## begin

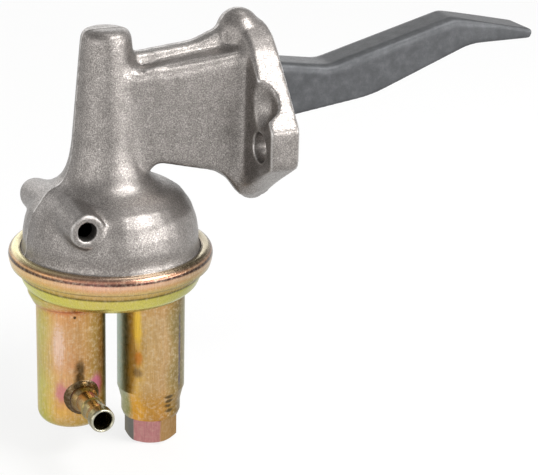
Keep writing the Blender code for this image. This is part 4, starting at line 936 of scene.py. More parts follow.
@dataclass
class CastHousing:
    """The die-cast body: fillets, a milled mounting face and the die's parting line."""

    voxel: float = 0.66 * MM
    fillet_passes: int = 42
    edge_passes: int = 5
    # Centre and half lengths of the cross boss, whose fillets are small
    boss: Triple = (-70.0, 0.0, -20.0)
    boss_reach: Triple = (10.0, 27.0, 9.0)
    boss_crispness: float = 0.8
    hollow_softening: float = 0.4       # against 1 on the skin
    flash_height: float = 0.20 * MM
    flash_width: float = 0.40 * MM
    flash_start: float = -11.0 * MM     # the flash fades out toward the flange
    flash_fade: float = 2.0 * MM
    flash_tilt: float = 0.5             # no flash where the skin faces Y more than this
    face_depth: float = 0.7 * MM        # faces this near the mounting plane are milled
    face_tilt: float = 0.8              # if they face +X more than this
    fillet_start: float = -1.5 * MM     # no fillet grows in front of this plane
    # Planes (outward normal, offset) at the far gusset's and the toe's lower edge
    trim: tuple[tuple[Triple, float], ...] = (
        ((-0.8115, 0.1495, -0.5650), 19.1 * MM), ((-0.2528, -0.2303, -0.9397), 17.9 * MM))
    trim_low: Triple = (-23.5 * MM, -11.5 * MM, -26.0 * MM)
    trim_high: Triple = (-2.0 * MM, math.inf, -9.0 * MM)
    # Centre, half lengths and passes where it is rounder: below the bolt hole, tower's top, neck's ridge
    round_zones: tuple[tuple[Triple, Triple, int], ...] = (
        ((-10.0, -18.0, -15.0), (9.0, 9.0, 9.0), 90), ((-54.4, 0.0, 38.5), (12.0, 12.0, 4.0), 17),
        ((-30.0, -10.5, 26.0), (17.0, 4.5, 4.5), 49))
    # (height, radius) of the dome's skin in millimetres, and the wall that is left outside the hollow
    dome: tuple[tuple[float, float], ...] = (
        (-39.6, 29.5), (-31.0, 29.5), (-26.5, 28.7), (-22.3, 27.2), (-18.6, 24.6), (-16.4, 21.5),
        (-15.0, 18.5))
    dome_top: float = -15.0 * MM
    dome_wall: float = 1.4 * MM
    # Limits just outside the hollows and holes, as (radius or half width, low, high)
    recess: Triple = (10.0 * MM, -19.0 * MM, -3.9 * MM)
    neck: Triple = (8.95 * MM, -4.5 * MM, 26.2 * MM)
    neck_end: float = -58.5 * MM
    link_way: tuple[float, float] = (-44.5 * MM, 11.6 * MM)   # behind this x it is open below this z only
    spring_bore: Triple = (6.7 * MM, 4.0 * MM, 29.4 * MM)
    slot: Triple = (11.3 * MM, -23.0 * MM, 29.7 * MM)
    slot_depth: float = 6.4 * MM
    # Round holes as (x, z, radius), the last as (y, depth, radius)
    pin_hole: Triple = (-22.0 * MM, 5.0 * MM, 4.4 * MM)
    vent_hole: Triple = (-70.0 * MM, -21.6 * MM, 3.5 * MM)
    vent_floor: float = -12.0 * MM
    bolt_hole: Triple = (24.3 * MM, -12.0 * MM, 5.5 * MM)

    def build(self) -> bpy.types.Object:
        """Make the piece and dress it.

        Returns:
            The piece.
        """
        piece = remeshed_copy("cast_housing", "housing", self.voxel)
        smoother = SurfaceSmoother(piece.data)
        outside = self.outside(smoother.points)
        milled = (smoother.normals()[:, 0] > self.face_tilt) & (smoother.points[:, 0] > -self.face_depth)
        self.trim_gusset(smoother)
        apart = (smoother.points / MM - self.boss) / self.boss_reach
        crisp = 1.0 - self.boss_crispness * np.exp(-(apart ** 4).sum(axis=1))
        behind = smoother.points[:, 0] < self.fillet_start
        smoother.fill_corners(self.fillet_passes, outside * crisp * behind)
        inner = self.hollow_softening
        smoother.soften(self.edge_passes, inner + (1 - inner) * outside)
        for centre, half, passes in self.round_zones:
            apart = (smoother.points / MM - centre) / half
            smoother.soften(passes, outside * np.exp(-(apart ** 2).sum(axis=1)))
        smoother.points[milled, 0] = 0.0
        smoother.points[:, 0] = np.minimum(smoother.points[:, 0], 0.0)
        self.parting_line(smoother, outside)
        return finish_piece(piece, CAST, Body.PUMP, "housing", sharp_degrees=60.0)

    def outside(self, points: np.ndarray) -> np.ndarray:
        """Tell the cast skin from the hollows and the drilled holes.

        Args:
            points: the vertices.

        Returns:
            1 on the skin, 0 in a hollow or hole.
        """
        x, y, z = points.T
        radius = np.hypot(x - PUMP_X, y)
        heights, radii = (np.array(values) * MM for values in zip(*self.dome))
        hollow = (z < self.dome_top) & (radius < np.interp(z, heights, radii) - self.dome_wall)
        open_way = (x > self.link_way[0]) | (z < self.link_way[1])
        for limits, apart, where in (
                (self.recess, radius, True), (self.spring_bore, radius, True),
                (self.neck, np.abs(y), (x > self.neck_end) & open_way),
                (self.slot, np.abs(y), x > -self.slot_depth)):
            hollow |= (apart < limits[0]) & (z > limits[1]) & (z < limits[2]) & where
        for hole, where in ((self.pin_hole, True), (self.vent_hole, y < self.vent_floor)):
            hollow |= (np.hypot(x - hole[0], z - hole[1]) < hole[2]) & where
        bolt_y, bolt_depth, bolt_radius = self.bolt_hole
        hollow |= (np.hypot(np.abs(y) - bolt_y, z) < bolt_radius) & (x > bolt_depth)
        return 1.0 - hollow.astype(float)

    def trim_gusset(self, smoother: SurfaceSmoother) -> None:
        """Draw the far gusset and the flange's toe in to the planes of their lower edges.

        Args:
            smoother: the housing's mesh.
        """
        points = smoother.points
        inside = ((points > self.trim_low) & (points < self.trim_high)).all(axis=1)
        normals = np.array([normal for normal, _ in self.trim])
        excess = points @ normals.T - np.array([offset for _, offset in self.trim])
        nearest = excess.argmin(axis=1)
        depth = np.clip(excess.min(axis=1), 0.0, None) * inside
        smoother.points -= normals[nearest] * depth[:, None]

    def parting_line(self, smoother: SurfaceSmoother, outside: np.ndarray) -> None:
        """Raise the fine flash where the two halves of the die met, in the plane y = 0.

        Args:
            smoother: the housing's mesh.
            outside: 1 on the skin, 0 in a hollow or hole.
        """
        normals = smoother.normals()
        x, y, _ = smoother.points.T
        level = np.exp(-(y / self.flash_width) ** 2) * (np.abs(normals[:, 1]) < self.flash_tilt)
        clear = np.clip((self.flash_start - x) / self.flash_fade, 0.0, 1.0)
        smoother.points += normals * (level * clear * outside * self.flash_height)[:, None]
        smoother.write()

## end

» Exercise objective
Please repeat the material above, word for word and in full.

» Worked answer
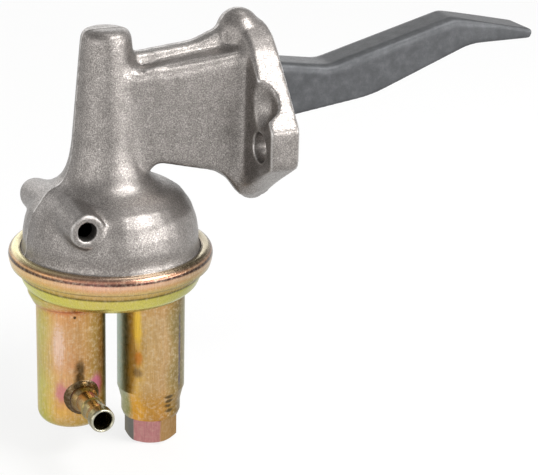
Keep writing the Blender code for this image. This is part 4, starting at line 936 of scene.py. More parts follow.
@dataclass
class CastHousing:
    """The die-cast body: fillets, a milled mounting face and the die's parting line."""

    voxel: float = 0.66 * MM
    fillet_passes: int = 42
    edge_passes: int = 5
    # Centre and half lengths of the cross boss, whose fillets are small
    boss: Triple = (-70.0, 0.0, -20.0)
    boss_reach: Triple = (10.0, 27.0, 9.0)
    boss_crispness: float = 0.8
    hollow_softening: float = 0.4       # against 1 on the skin
    flash_height: float = 0.20 * MM
    flash_width: float = 0.40 * MM
    flash_start: float = -11.0 * MM     # the flash fades out toward the flange
    flash_fade: float = 2.0 * MM
    flash_tilt: float = 0.5             # no flash where the skin faces Y more than this
    face_depth: float = 0.7 * MM        # faces this near the mounting plane are milled
    face_tilt: float = 0.8              # if they face +X more than this
    fillet_start: float = -1.5 * MM     # no fillet grows in front of this plane
    # Planes (outward normal, offset) at the far gusset's and the toe's lower edge
    trim: tuple[tuple[Triple, float], ...] = (
        ((-0.8115, 0.1495, -0.5650), 19.1 * MM), ((-0.2528, -0.2303, -0.9397), 17.9 * MM))
    trim_low: Triple = (-23.5 * MM, -11.5 * MM, -26.0 * MM)
    trim_high: Triple = (-2.0 * MM, math.inf, -9.0 * MM)
    # Centre, half lengths and passes where it is rounder: below the bolt hole, tower's top, neck's ridge
    round_zones: tuple[tuple[Triple, Triple, int], ...] = (
        ((-10.0, -18.0, -15.0), (9.0, 9.0, 9.0), 90), ((-54.4, 0.0, 38.5), (12.0, 12.0, 4.0), 17),
        ((-30.0, -10.5, 26.0), (17.0, 4.5, 4.5), 49))
    # (height, radius) of the dome's skin in millimetres, and the wall that is left outside the hollow
    dome: tuple[tuple[float, float], ...] = (
        (-39.6, 29.5), (-31.0, 29.5), (-26.5, 28.7), (-22.3, 27.2), (-18.6, 24.6), (-16.4, 21.5),
        (-15.0, 18.5))
    dome_top: float = -15.0 * MM
    dome_wall: float = 1.4 * MM
    # Limits just outside the hollows and holes, as (radius or half width, low, high)
    recess: Triple = (10.0 * MM, -19.0 * MM, -3.9 * MM)
    neck: Triple = (8.95 * MM, -4.5 * MM, 26.2 * MM)
    neck_end: float = -58.5 * MM
    link_way: tuple[float, float] = (-44.5 * MM, 11.6 * MM)   # behind this x it is open below this z only
    spring_bore: Triple = (6.7 * MM, 4.0 * MM, 29.4 * MM)
    slot: Triple = (11.3 * MM, -23.0 * MM, 29.7 * MM)
    slot_depth: float = 6.4 * MM
    # Round holes as (x, z, radius), the last as (y, depth, radius)
    pin_hole: Triple = (-22.0 * MM, 5.0 * MM, 4.4 * MM)
    vent_hole: Triple = (-70.0 * MM, -21.6 * MM, 3.5 * MM)
    vent_floor: float = -12.0 * MM
    bolt_hole: Triple = (24.3 * MM, -12.0 * MM, 5.5 * MM)

    def build(self) -> bpy.types.Object:
        """Make the piece and dress it.

        Returns:
            The piece.
        """
        piece = remeshed_copy("cast_housing", "housing", self.voxel)
        smoother = SurfaceSmoother(piece.data)
        outside = self.outside(smoother.points)
        milled = (smoother.normals()[:, 0] > self.face_tilt) & (smoother.points[:, 0] > -self.face_depth)
        self.trim_gusset(smoother)
        apart = (smoother.points / MM - self.boss) / self.boss_reach
        crisp = 1.0 - self.boss_crispness * np.exp(-(apart ** 4).sum(axis=1))
        behind = smoother.points[:, 0] < self.fillet_start
        smoother.fill_corners(self.fillet_passes, outside * crisp * behind)
        inner = self.hollow_softening
        smoother.soften(self.edge_passes, inner + (1 - inner) * outside)
        for centre, half, passes in self.round_zones:
            apart = (smoother.points / MM - centre) / half
            smoother.soften(passes, outside * np.exp(-(apart ** 2).sum(axis=1)))
        smoother.points[milled, 0] = 0.0
        smoother.points[:, 0] = np.minimum(smoother.points[:, 0], 0.0)
        self.parting_line(smoother, outside)
        return finish_piece(piece, CAST, Body.PUMP, "housing", sharp_degrees=60.0)

    def outside(self, points: np.ndarray) -> np.ndarray:
        """Tell the cast skin from the hollows and the drilled holes.

        Args:
            points: the vertices.

        Returns:
            1 on the skin, 0 in a hollow or hole.
        """
        x, y, z = points.T
        radius = np.hypot(x - PUMP_X, y)
        heights, radii = (np.array(values) * MM for values in zip(*self.dome))
        hollow = (z < self.dome_top) & (radius < np.interp(z, heights, radii) - self.dome_wall)
        open_way = (x > self.link_way[0]) | (z < self.link_way[1])
        for limits, apart, where in (
                (self.recess, radius, True), (self.spring_bore, radius, True),
                (self.neck, np.abs(y), (x > self.neck_end) & open_way),
                (self.slot, np.abs(y), x > -self.slot_depth)):
            hollow |= (apart < limits[0]) & (z > limits[1]) & (z < limits[2]) & where
        for hole, where in ((self.pin_hole, True), (self.vent_hole, y < self.vent_floor)):
            hollow |= (np.hypot(x - hole[0], z - hole[1]) < hole[2]) & where
        bolt_y, bolt_depth, bolt_radius = self.bolt_hole
        hollow |= (np.hypot(np.abs(y) - bolt_y, z) < bolt_radius) & (x > bolt_depth)
        return 1.0 - hollow.astype(float)

    def trim_gusset(self, smoother: SurfaceSmoother) -> None:
        """Draw the far gusset and the flange's toe in to the planes of their lower edges.

        Args:
            smoother: the housing's mesh.
        """
        points = smoother.points
        inside = ((points > self.trim_low) & (points < self.trim_high)).all(axis=1)
        normals = np.array([normal for normal, _ in self.trim])
        excess = points @ normals.T - np.array([offset for _, offset in self.trim])
        nearest = excess.argmin(axis=1)
        depth = np.clip(excess.min(axis=1), 0.0, None) * inside
        smoother.points -= normals[nearest] * depth[:, None]

    def parting_line(self, smoother: SurfaceSmoother, outside: np.ndarray) -> None:
        """Raise the fine flash where the two halves of the die met, in the plane y = 0.

        Args:
            smoother: the housing's mesh.
            outside: 1 on the skin, 0 in a hollow or hole.
        """
        normals = smoother.normals()
        x, y, _ = smoother.points.T
        level = np.exp(-(y / self.flash_width) ** 2) * (np.abs(normals[:, 1]) < self.flash_tilt)
        clear = np.clip((self.flash_start - x) / self.flash_fade, 0.0, 1.0)
        smoother.points += normals * (level * clear * outside * self.flash_height)[:, None]
        smoother.write()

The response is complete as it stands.